EXERCISE BRIEF -
Please output the lines shown below exactly as they appear.

GIVEN DATA -

━━━━━━━━━━

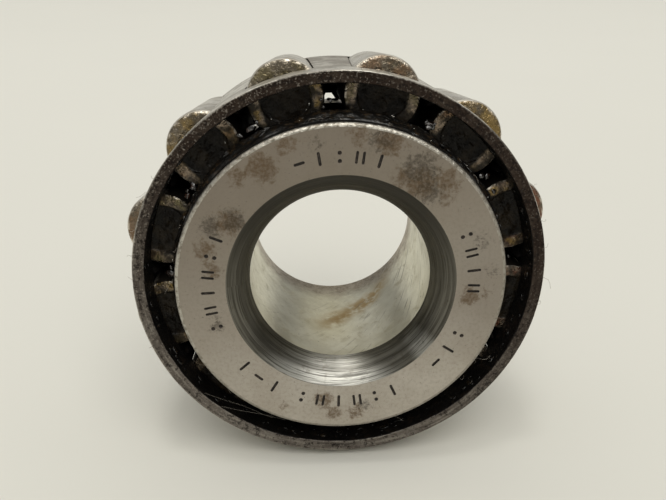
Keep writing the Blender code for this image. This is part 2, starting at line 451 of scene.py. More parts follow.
def turned_entry():
    """The bore's lead-in: dark turned steel with fine tool marks all the way round."""
    f = Finish("turned_entry")
    set_inputs(f.shader, {"Anisotropic": 0.9, "Anisotropic Rotation": 0.25})
    tangent = f.node("ShaderNodeTangent", direction_type="RADIAL", axis="Y")
    f.put(tangent.outputs[0], f.shader.inputs["Tangent"])
    across = f.radius - f.depth
    slow = f.turn * 0.35
    marks = f.noise(4.6, 3, 0.7, at=f.vector(across, slow, 0.0))
    wide = f.noise(1.6, 2, 0.5, at=f.vector(across, slow, 3.0))
    f.colour = f.mix(f.band(wide, 0.35, 0.65), (0.105, 0.099, 0.083), (0.165, 0.157, 0.135))
    # Painted shade darkens the top. Painted highlights brighten the bottom and one patch beside it, where
    # the lamps reflect in it.
    f.paint(f.band(f.z, -3.0, 9.0, 0.0, 0.8), (0.034, 0.031, 0.026))
    worn = f.band(f.z + f.x * 0.14, -8.6, -11.2)
    patch = f.band(abs(f.turn + 0.71), 0.17, 0.03, 0.0, 0.75)
    worn = f.larger(worn, patch * f.band(f.radius, 9.6, 10.6))
    f.paint(worn, (0.49, 0.485, 0.45))
    # Painted shade: a darker ring round the middle of the lead-in.
    painted_shade_band = f.band(abs(f.radius - 10.45), 0.42, 0.1, 0.0, 0.6)
    f.paint(painted_shade_band, (0.085, 0.080, 0.068))
    f.paint(f.band(marks, 0.49, 0.60, 0.0, 0.72), (0.052, 0.048, 0.040))
    dirt = f.noise(0.9, 5, 0.65, at=f.shifted((7.0, 2.0, 3.0)))
    f.paint(f.band(dirt, 0.55, 0.75, 0.0, 0.5), (0.075, 0.060, 0.042))
    roughness = f.band(marks, 0.3, 0.7, 0.30, 0.42)
    return f.done(roughness, f.bump(marks, 0.03))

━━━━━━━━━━

COMPLETE RESPONSE -
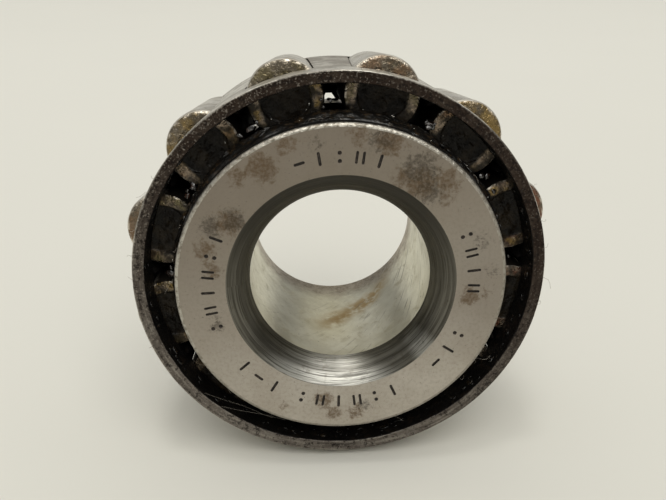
Keep writing the Blender code for this image. This is part 2, starting at line 451 of scene.py. More parts follow.
def turned_entry():
    """The bore's lead-in: dark turned steel with fine tool marks all the way round."""
    f = Finish("turned_entry")
    set_inputs(f.shader, {"Anisotropic": 0.9, "Anisotropic Rotation": 0.25})
    tangent = f.node("ShaderNodeTangent", direction_type="RADIAL", axis="Y")
    f.put(tangent.outputs[0], f.shader.inputs["Tangent"])
    across = f.radius - f.depth
    slow = f.turn * 0.35
    marks = f.noise(4.6, 3, 0.7, at=f.vector(across, slow, 0.0))
    wide = f.noise(1.6, 2, 0.5, at=f.vector(across, slow, 3.0))
    f.colour = f.mix(f.band(wide, 0.35, 0.65), (0.105, 0.099, 0.083), (0.165, 0.157, 0.135))
    # Painted shade darkens the top. Painted highlights brighten the bottom and one patch beside it, where
    # the lamps reflect in it.
    f.paint(f.band(f.z, -3.0, 9.0, 0.0, 0.8), (0.034, 0.031, 0.026))
    worn = f.band(f.z + f.x * 0.14, -8.6, -11.2)
    patch = f.band(abs(f.turn + 0.71), 0.17, 0.03, 0.0, 0.75)
    worn = f.larger(worn, patch * f.band(f.radius, 9.6, 10.6))
    f.paint(worn, (0.49, 0.485, 0.45))
    # Painted shade: a darker ring round the middle of the lead-in.
    painted_shade_band = f.band(abs(f.radius - 10.45), 0.42, 0.1, 0.0, 0.6)
    f.paint(painted_shade_band, (0.085, 0.080, 0.068))
    f.paint(f.band(marks, 0.49, 0.60, 0.0, 0.72), (0.052, 0.048, 0.040))
    dirt = f.noise(0.9, 5, 0.65, at=f.shifted((7.0, 2.0, 3.0)))
    f.paint(f.band(dirt, 0.55, 0.75, 0.0, 0.5), (0.075, 0.060, 0.042))
    roughness = f.band(marks, 0.3, 0.7, 0.30, 0.42)
    return f.done(roughness, f.bump(marks, 0.03))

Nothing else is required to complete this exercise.